The Summer of Self Love Continues
I need to start this post by saying Happy Anniversary to the love of my life. He is by far the strongest person that I’ve yet to meet. It takes a certain kind of person to walk through what we have in the last six years without complaint. And, rarely, has he complained. What he has done is hold me while I cry, visit more doctors than I can count with both myself and our sweet boy, carry me up the stairs and to the shower when I couldn’t walk, and push me toward embracing true self-care. I can’t express how much I love you, my dear. I am blessed – and even better, I know it.
So, why am I stopping by on the night of our anniversary? Because tomorrow, July 11th, makes 4 years from the day that my body let me down in ways that I have not yet been able to describe. 4 years ago today, we were at a Keith Urban concert celebrating our 2nd anniversary. I remember my hair was long and thin, and I had dyed it dark. It was in a braid. I remember wearing the tiniest pair of leggings I’d seen in my adulthood. I remember the stress of leaving our baby – even though he was mostly stable after succumbing to such sickness months before. I remember laughing, but feeling anxious beyond words. I didn’t eat dinner that night because I had just gone gluten free. I didn’t really know what to eat, but that was okay. Maybe my hair would stop falling out… or my body would put on a few pounds with the switch. Maybe I wouldn’t be so tired anymore.
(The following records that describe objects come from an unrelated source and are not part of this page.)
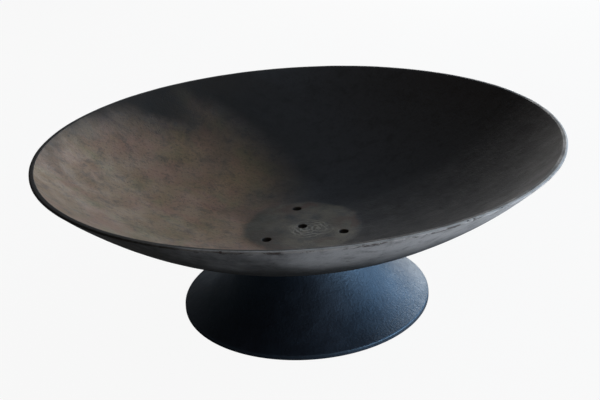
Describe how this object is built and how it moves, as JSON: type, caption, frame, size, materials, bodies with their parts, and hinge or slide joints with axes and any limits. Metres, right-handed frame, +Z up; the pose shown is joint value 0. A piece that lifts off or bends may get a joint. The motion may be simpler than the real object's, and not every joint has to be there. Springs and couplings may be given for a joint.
{
  "type": "coal fire bowl",
  "caption": "Dished round cast-iron hearth bowl for a coal fire, resting on a flared hollow pedestal foot with locating studs, and lifting straight off.",
  "frame": {"origin": "on the ground at the centre of the pedestal's foot", "axes": "+Z up along the axis that the bowl and the pedestal turn about, +Y towards the first of the three stud holes in the floor"},
  "size_m": [0.6, 0.6, 0.208],
  "materials": {
    "bowl_iron": "fired and seasoned grey iron, sooty grey to brown, rubbed bright on the lip",
    "pedestal_iron": "smooth satin black stove paint over a fine sand-cast skin",
    "fixing_steel": "plain steel, dulled by heat and lightly rusted"
  },
  "bodies": {
    "pedestal": {"pedestal": "pedestal_iron", "locating_stud_1": "fixing_steel", "locating_stud_2": "fixing_steel", "locating_stud_3": "fixing_steel", "stud_washer_1": "fixing_steel", "stud_washer_2": "fixing_steel", "stud_washer_3": "fixing_steel", "stud_nut_1": "fixing_steel", "stud_nut_2": "fixing_steel", "stud_nut_3": "fixing_steel"},
    "bowl": {"fire_bowl": "bowl_iron"}
  },
  "joints": [
    {"name": "bowl_lift", "type": "slide", "parent": "pedestal", "child": "bowl", "axis": [0, 0, 1], "range_m": [0, 0.15]}
  ]
}
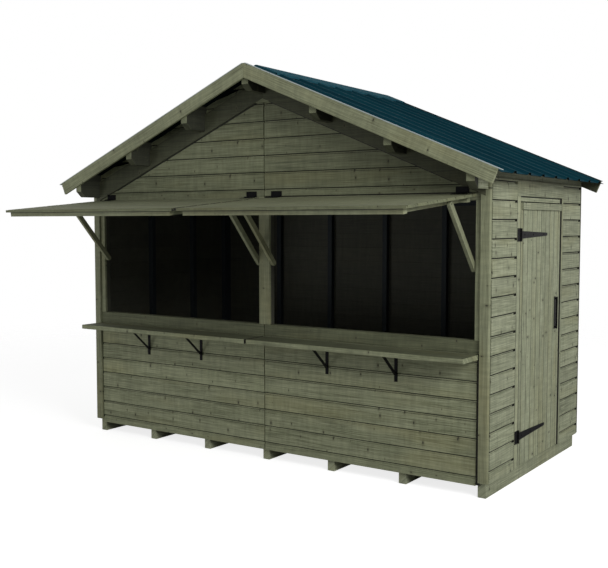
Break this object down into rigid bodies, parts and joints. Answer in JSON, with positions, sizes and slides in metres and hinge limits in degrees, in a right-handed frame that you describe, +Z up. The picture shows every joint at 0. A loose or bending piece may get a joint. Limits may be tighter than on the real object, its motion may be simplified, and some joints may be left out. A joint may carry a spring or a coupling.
{
  "type": "timber event chalet",
  "caption": "Timber market chalet with propped serving hatches over a counter, a ledged side door and a ribbed metal pitched roof.",
  "frame": {"origin": "ground level at the middle of the floor", "axes": "+X along the serving front to the door end, +Y from the serving front to the back, +Z up"},
  "size_m": [3.9248, 2.8333, 2.9363],
  "materials": {
    "side_board_paint": "satin",
    "front_board_paint": "satin",
    "trim_paint": "satin",
    "rough_timber": "rough",
    "black_iron": "satin",
    "roof_coating": "satin"
  },
  "bodies": {
    "chalet": {"bearers": "rough_timber", "floor_deck": "rough_timber", "front_boards": "front_board_paint", "front_frame": "rough_timber", "sill_rail": "trim_paint", "middle_post": "trim_paint", "front_jambs": "trim_paint", "front_gable_boards": "front_board_paint", "front_gable_frame": "rough_timber", "front_gable_trims": "trim_paint", "front_corner_trims": "trim_paint", "back_boards": "side_board_paint", "back_frame": "rough_timber", "back_gable_trims": "trim_paint", "back_corner_trims": "trim_paint", "left_boards": "side_board_paint", "left_frame": "rough_timber", "right_boards": "side_board_paint", "door_header": "side_board_paint", "right_frame": "rough_timber", "door_strips": "side_board_paint", "door_hinge_plates": "black_iron", "purlins": "rough_timber", "roof_sheet_left": "roof_coating", "roof_sheet_right": "roof_coating", "ridge_cap": "roof_coating", "front_barge_boards": "trim_paint", "back_barge_boards": "trim_paint", "counters": "front_board_paint", "counter_brackets": "black_iron", "hatch_hinge_plates": "black_iron"},
    "door": {"door_leaf": "side_board_paint", "door_ledges": "rough_timber", "door_straps": "black_iron", "door_handle": "black_iron"},
    "hatch_left": {"hatch_left_boards": "front_board_paint", "hatch_left_battens": "rough_timber", "hatch_left_iron": "black_iron"},
    "hatch_right": {"hatch_right_boards": "front_board_paint", "hatch_right_battens": "rough_timber", "hatch_right_iron": "black_iron"},
    "prop_left_outer": {"prop_left_outer": "trim_paint"},
    "prop_left_inner": {"prop_left_inner": "trim_paint"},
    "prop_right_inner": {"prop_right_inner": "trim_paint"},
    "prop_right_outer": {"prop_right_outer": "trim_paint"}
  },
  "joints": [
    {"name": "door_hinge", "type": "hinge", "parent": "chalet", "child": "door", "pos_m": [1.806, -0.389, 0], "axis": [0, 0, -1], "range_deg": [0, 160]},
    {"name": "hatch_left_hinge", "type": "hinge", "parent": "chalet", "child": "hatch_left", "pos_m": [-0.86, -0.912, 1.978], "axis": [1, 0, 0], "range_deg": [0, 84.6]},
    {"name": "hatch_right_hinge", "type": "hinge", "parent": "chalet", "child": "hatch_right", "pos_m": [0.86, -0.912, 1.978], "axis": [1, 0, 0], "range_deg": [0, 84.6]},
    {"name": "prop_left_outer_pivot", "type": "hinge", "parent": "hatch_left", "child": "prop_left_outer", "pos_m": [-1.6715, -1.22805, 1.89991], "axis": [-1, 0, 0], "range_deg": [0, 121.1]},
    {"name": "prop_left_inner_pivot", "type": "hinge", "parent": "hatch_left", "child": "prop_left_inner", "pos_m": [-0.067, -1.22805, 1.89991], "axis": [-1, 0, 0], "range_deg": [0, 121.1]},
    {"name": "prop_right_inner_pivot", "type": "hinge", "parent": "hatch_right", "child": "prop_right_inner", "pos_m": [0.067, -1.22805, 1.89991], "axis": [-1, 0, 0], "range_deg": [0, 121.1]},
    {"name": "prop_right_outer_pivot", "type": "hinge", "parent": "hatch_right", "child": "prop_right_outer", "pos_m": [1.6715, -1.22805, 1.89991], "axis": [-1, 0, 0], "range_deg": [0, 121.1]}
  ],
  "couplings": [
    {"joint": "prop_left_outer_pivot", "follows": "hatch_left_hinge", "ratio": 1.4314},
    {"joint": "prop_left_inner_pivot", "follows": "hatch_left_hinge", "ratio": 1.4314},
    {"joint": "prop_right_inner_pivot", "follows": "hatch_right_hinge", "ratio": 1.4314},
    {"joint": "prop_right_outer_pivot", "follows": "hatch_right_hinge", "ratio": 1.4314}
  ]
}
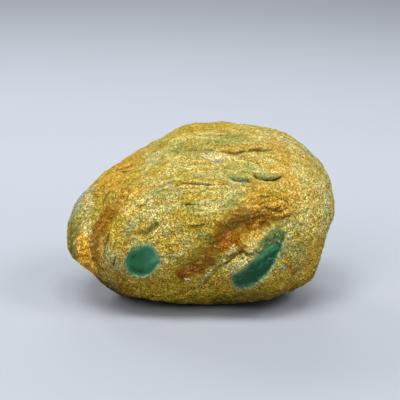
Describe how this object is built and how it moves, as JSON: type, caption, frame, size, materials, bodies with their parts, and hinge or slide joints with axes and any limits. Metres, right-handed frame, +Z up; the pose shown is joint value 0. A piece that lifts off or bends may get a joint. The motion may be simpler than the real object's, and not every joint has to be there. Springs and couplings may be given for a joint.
{
  "type": "raw jade boulder",
  "caption": "Raw jade stone in its sandy, ochre weathered rind, with a round and a leaf-shaped window ground through to the green jade; rests on its flat foot.",
  "frame": {"origin": "on the surface that the stone rests on, below the middle of its outline", "axes": "+X along the stone's length to its high, blunt end; -Y out of the face with the two ground windows; +Z up"},
  "size_m": [0.1195, 0.0931, 0.0806],
  "materials": {
    "jade_stone": "rough sandy rind in ochre, olive and orange with rust stains; the two ground windows are satin deep green jade"
  },
  "bodies": {
    "root": {"boulder": "jade_stone"}
  },
  "joints": []
}
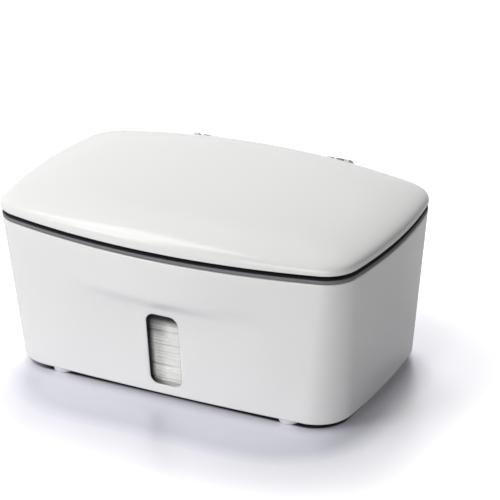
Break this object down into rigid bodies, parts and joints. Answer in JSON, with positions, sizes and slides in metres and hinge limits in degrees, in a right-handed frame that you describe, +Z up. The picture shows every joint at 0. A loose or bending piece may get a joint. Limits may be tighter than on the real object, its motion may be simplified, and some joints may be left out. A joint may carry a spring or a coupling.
{
  "type": "wipes dispenser",
  "caption": "White tub with a gasketed, back-hinged lid, a front window that shows the folded wipes, and a weighted plate that rides down on them.",
  "frame": {"origin": "centre of the overall box, on the surface that the feet stand on", "axes": "+X to the right as seen from the front (the longest way), -Y towards the front with the window, +Z up"},
  "size_m": [0.222, 0.1458, 0.1079],
  "materials": {
    "white_shell": "smooth satin gloss",
    "white_liner": "fine matt",
    "grey_silicone": "matt",
    "foot_silicone": "matt",
    "clear_pane": "clear, polished",
    "steel": "plain",
    "wipe_cloth": "soft, moist non-woven cloth"
  },
  "bodies": {
    "tub": {"body_shell": "white_shell", "window_pane": "clear_pane", "foot_front_left": "foot_silicone", "foot_front_right": "foot_silicone", "foot_rear_left": "foot_silicone", "foot_rear_right": "foot_silicone", "wipe_layer_01": "wipe_cloth", "wipe_layer_02": "wipe_cloth", "wipe_layer_03": "wipe_cloth", "wipe_layer_04": "wipe_cloth", "wipe_layer_05": "wipe_cloth", "wipe_layer_06": "wipe_cloth", "wipe_layer_07": "wipe_cloth", "wipe_layer_08": "wipe_cloth", "wipe_layer_09": "wipe_cloth", "wipe_layer_10": "wipe_cloth", "wipe_layer_11": "wipe_cloth"},
    "lid": {"lid_shell": "white_shell", "lid_liner": "white_liner", "lid_gasket": "grey_silicone", "hinge_pin_left": "steel", "hinge_pin_right": "steel"},
    "stack_top": {"top_wipe": "wipe_cloth"},
    "weighted_plate": {"plate_cover": "white_liner", "plate_base": "white_liner", "plate_weight": "steel"}
  },
  "joints": [
    {"name": "lid_hinge", "type": "hinge", "parent": "tub", "child": "lid", "pos_m": [0, 0.06999, 0.0968], "axis": [-1, 0, 0], "range_deg": [0, 100]},
    {"name": "stack_level", "type": "slide", "parent": "tub", "child": "stack_top", "axis": [0, 0, 1], "range_m": [-0.0418, 0], "deforming": ["wipe_layer_01", "wipe_layer_02", "wipe_layer_03", "wipe_layer_04", "wipe_layer_05", "wipe_layer_06", "wipe_layer_07", "wipe_layer_08", "wipe_layer_09", "wipe_layer_10", "wipe_layer_11"]},
    {"name": "plate_lift", "type": "slide", "parent": "stack_top", "child": "weighted_plate", "axis": [0, 0, 1], "range_m": [0, 0.022]}
  ]
}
The maybe’s didn’t happen quickly enough. What did happen was 24 hours after that concert, I bent over to pick up a ball for our almost-one-year-old son, and I didn’t get back up. It was the night I met my now-teammate and then-EMT, Audrie. It was the night that I would first not be able to feel both legs, and then just my left. What I did feel was a searing, shredding, burning pain in my low back that even morphine didn’t touch. What I did feel was a fear that I’ve never experienced since, and a depression that lasted for years.
Postpartum was tough – yes! A sick baby… holding a limp child – our limp child – in my arms rocked me to my core. But it didn’t rock me enough to take care of myself. As I healed from my adrenal fatigue, an autoimmune disaster of “possibly” lupus or MS, and a mononeuropathy from a herniated disc and compressed nerves, the light turned on. I adventured through books, and meditations, and yoga, and doctors appointments. And all along the way, one man walked with me, and one man held me. Respectively, my husband and Jesus.
This is why I’m stopping by. You learn who really loves you in times like these. For self love to be truly true… and for you to ROCK LIFE… find a support system. My healing has been therapy, yoga, self-education (aka self-empowerment), gratitude, building my own support system through a business adventure (how crazy?!), and Jesus – but note, I am not fully healed. And I can’t embrace the new normal. Not yet. So for me, I’m always healing, never fighting, and constantly in a book or on my knees.
I still want to rock life. And some days, I really do. I pray the same over you.